Van Jezus krijgen we te bidden: vergeef ons onze schulden. Hij geeft ons daartoe volmacht. En dat Hij het ons te bidden geeft, is van belang. Hij is om zo te zeggen de réden, de grond van het gebed. Omdat Hij de schuld bedekt, wegdoet, op zich neemt, zijn wij gemachtigd deze bede gegrond uit te spreken (en niet als een slag in de lucht). We kunnen dit bidden omdat Hij gebeden heeft: ‘Vader, vergeef het hun, want zij weten niet wat zij doen’ (Luc. 23:34).
Dit vinden we ook krachtig in de gelijkenis gezegd. Die dienstknecht, die leeft op hypothecaire gronden, en hoe zal hij het redden? En dan zegt die heer, met innerlijke ontferming bewogen (d.i. niet met medelijden, dat is te zwak en uitwendig vertaald, maar tot in zijn diepste innerlijk bewogen!): er is al voor je betaald. Dat wordt gezegd, ook ons, want dit is het evangelie. In deze vrijmoedigheid komen we te staan, dat we vrijmacht krijgen te bidden: vergeef ons onze schulden, o God, bescherm ons in ons onvermogen (Ps. 90, ber.). Uit de ruimte van schuld waar nooit iets genoeg gedaan is, wordt de mens (betuigt het evangelie) overgezet in de ruimte van zijn bevrijding en vergeving en genade.
De bede zegt niet alleen: ‘Vergeef ons onze schulden’, maar vervolgt met: ‘Zoals ook wij hebben vergeven wie ons iets schuldig was.’ Maar kan dat? Kunnen wij onze schuldenaren vergeven? Als we hier niet in een christelijk-moralistische sfeer die al te naïef is, willen belanden, moeten we toch zeggen: dat kunnen wij toch (heel vaak) niet. Het is te hoog gegrepen. Vijanden liefhebben, bidden voor wie je vervolgen, vergeven wie jou geschonden hebben … Ook hier ligt menselijk onvermogen.

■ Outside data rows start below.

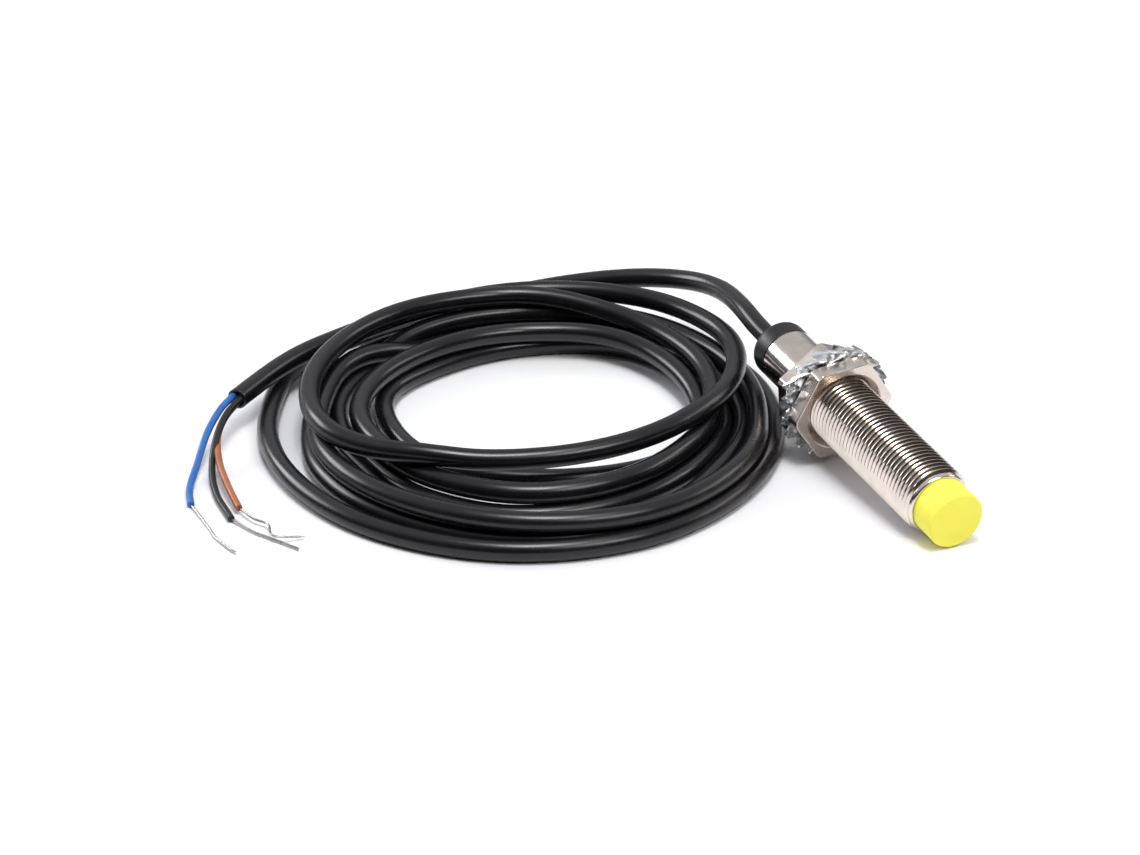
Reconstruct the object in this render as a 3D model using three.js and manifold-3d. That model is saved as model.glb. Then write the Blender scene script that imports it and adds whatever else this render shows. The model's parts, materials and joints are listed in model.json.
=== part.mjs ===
// An M12 inductive proximity sensor: a threaded brass barrel with a protruding sensing cap, its two
// mounting nuts and toothed lock washers, the electronics inside, and its moulded-in cable with
// stripped cores. It lies on a surface, resting on its washers and the front of its thread, with the
// cable coiled behind it. Millimetres, +Z up, +X from the cable end towards the sensing face.

import * as THREE from "three";
import { mergeVertices } from "three/addons/utils/BufferGeometryUtils.js";
import Module from "manifold-3d";

const wasm = await Module();
wasm.setup();

// Driving dimensions. Inside the sensor, x = 0 is the rear end of the barrel and x grows forwards.

const GAP = 0.3; // between pieces that touch
const SEAT = 0.1; // between a component and its board, and between the clamped nuts and washers
const ROUND = 48; // sides of a turned piece
const SMALL_ROUND = 24;
const WELD = 1e-4; // corners closer than this are one corner
const OVERSHOOT = 1; // of a cutting tool beyond what it cuts

const BARREL_LENGTH = 50.4;
const THREAD_RADIUS = 6; // crests of the M12 x 1 thread, which is made plain here
const THREAD_START = 8.2; // the barrel behind it is smooth
const THREAD_CHAMFER = 0.5;
const SMOOTH_RADIUS = 5.2;
const BORE_RADIUS = 4.75;

const CAP_RADIUS = 5;
const CAP_STICKS_OUT = 5; // beyond the seam at the barrel's front end
const CAP_SKIRT_START = 44;
const CAP_WALL = 0.5;
const CAP_FACE = 1;
const CAP_EDGE = 0.3;

const END_CAP_LENGTH = 4.6;
const END_CAP_EDGE = 1.6; // radius of its rounded rear edge
const END_CAP_EDGE_STEPS = 4;
const END_CAP_SKIRT = 3.2; // inside the barrel
const CABLE_HOLE_RADIUS = 2.1;

const NUT_ACROSS_FLATS = 16.7;
const NUT_CORNER_RADIUS = 9.4; // where the corners are turned off
const NUT_ROUND = 72; // sides of the turned corners
const NUT_THICKNESS = 3;
const NUT_BORE_RADIUS = 6.2;
const NUT_COUNTERSINK = 1; // depth and widening of the bore's mouths
const FRONT_NUT_REAR = 16.5;
const FRONT_NUT_TURN = 35.6; // degrees about the barrel
const REAR_NUT_TURN = 8.7;

const WASHER_THICKNESS = 0.95;
const WASHER_BORE_RADIUS = 6.3;
const WASHER_RIM_RADIUS = 8.3; // the flat ring inside the teeth
const WASHER_RADIUS = 10.25; // over the teeth
const WASHER_TEETH = 16;

const BOARD_START = 9;
const BOARD_END = 49.6;
const BOARD_WIDTH = 7;
const BOARD_THICKNESS = 0.8;
const SLEEVE_WALL = 0.3; // the insulating film round the board

const CORE_LENGTH = 3.8; // the sensing coil's pot core
const CORE_BASE_THICKNESS = 1.2;
const POT_WALL = 0.7;
const POST_RADIUS = 1.2;
const BOBBIN_WALL = 0.3;
const COIL_WIRE_RADIUS = 0.18;
const LEAD_OFFSET = 2.35; // of the winding's two leads from the axis
const LEAD_SLOT_WIDTH = 0.9;
const LEAD_SLOT_HEIGHT = 1;

const CABLE_RADIUS = 1.85;
const CORE_RADIUS = 0.62;
const STRANDS_RADIUS = 0.35;
const SOLDER_RADIUS = 0.62;
const STRAIGHT_OUT = 6; // of the cable behind the rear cap, before it bends

// The cable's coil: seven loose turns, whose outer turns lie flat and whose upper turns are smaller.
const COIL_CENTRE = new THREE.Vector2(-40.1, -46.9);
const COIL_INNER_RADIUS = 26;
const COIL_OUTER_RADIUS = 46.9;
const COIL_UPPER_RADIUS = 41;
const COIL_HEIGHT = 10.7;
const COIL_ROUND = 64;

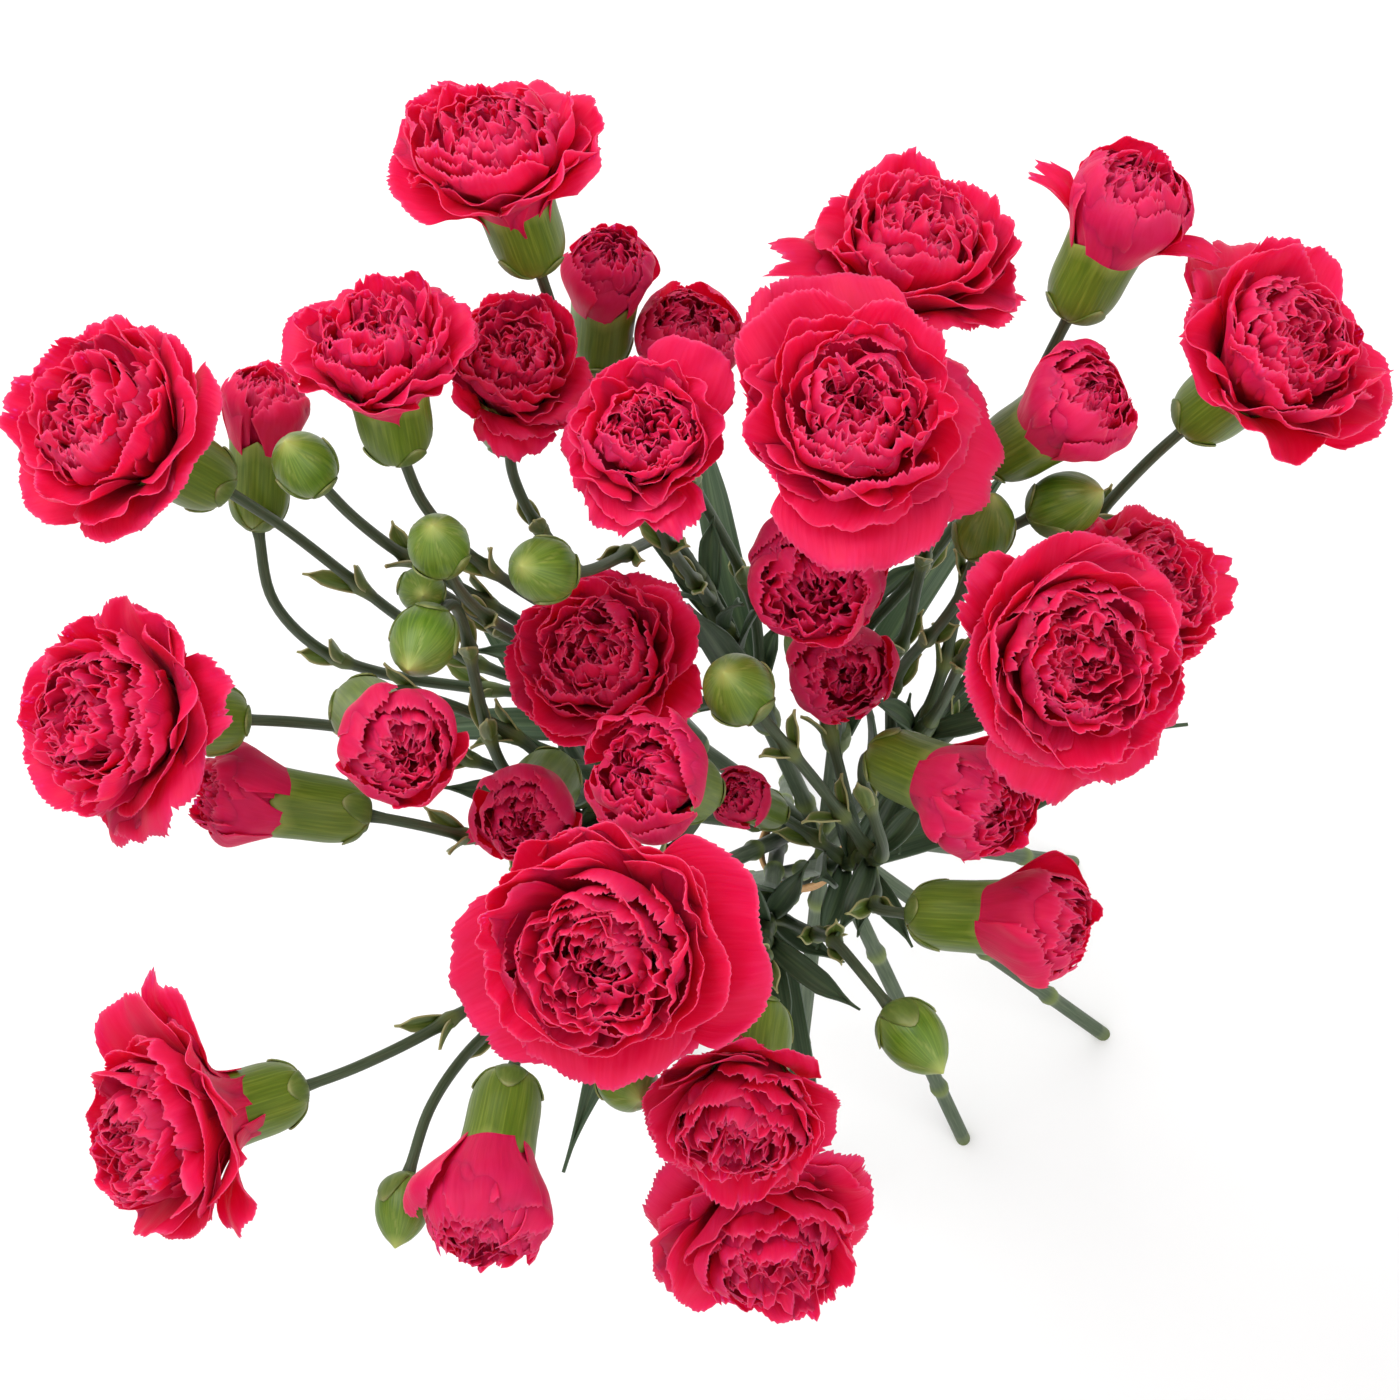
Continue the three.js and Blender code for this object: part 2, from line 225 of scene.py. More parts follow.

Twee dingen kan een mens hier doen: hij kan als de dienstknecht in de gelijkenis zijn mededienstknecht vastzetten in zijn schuld – dat is een eerste mogelijkheid. Maar is dat eigenlijk wel een mogelijkheid? Hoe kan een mens een ander in zijn schuld gevangenzetten, waar de vergevende God zich gevangen heeft laten zetten? Vanuit het evangelie is dit toch juist een onmogelijkheid.
Een mens kan ook (en dat is de tweede mogelijkheid) zijn onvermogen om te vergeven (zijn onmogelijkheid dus) bij God brengen. Wat voor ons onmogelijk is (vergeven), zou dat ook voor Hém onmogelijk zijn? Als ik niet vergeven kan – in schuld vastzetten kan ik óók niet, daartoe ben ik niet gemachtigd, en bovendien: reeds een ander is in schuld vastgezet. Zou ik dat wel doen, dan zou ik het hele hoofdstuk van de schuld tot mijn zaak maken. Dat gericht kan een mens niet dragen.
Daar gaat een lam en draagt de schuld (Gez. 187). Hij draagt het onvermogen, de schuld, óók het onvermogen om schuldenaren te vergeven. Dat is geen vrijbrief voor ons om maar niet te hoeven vergeven. Het is wel een overgeven aan een andere rechter dan de rechter die fk ben. Is dat niet wat gezegd wil zijn met de bede: ‘Gelijk wij vergeven hebben onze schuldenaren’?: üw zaak! Wij geven het over aan U, waar wij niet kunnen. Vergeef ons ónze schulden, gelijk wij vergeven hebben onze schuldenaren (de schuldkwestie ligt niet meer bij ons).
Houden wij de ander buiten de lichtkring van de vergeving des Heren (de lichtkring waarin in de bijbel schuld alleen maar ter sprake kan komen), dan zijn wij zelf in de duisternis waar geen vergeving is, overgeleverd aan de folteraars …
Liturgische aanwijzingen
De twee schriftlezingen zouden kunnen zijn: Matteüs 6:5-15 en 18:21-35. Rond de lezingen zou gezongen kunnen worden van Gezang 463. Voorts denke men aan de Psalmen 32; 51; 85; 90:8; 130 en aan de Gezangen 187; 470.
Geraadpleegde literatuur
F.H. Breukelman, Bijbelse Theologie III/2 De Koning als Richter, Kampen 1996.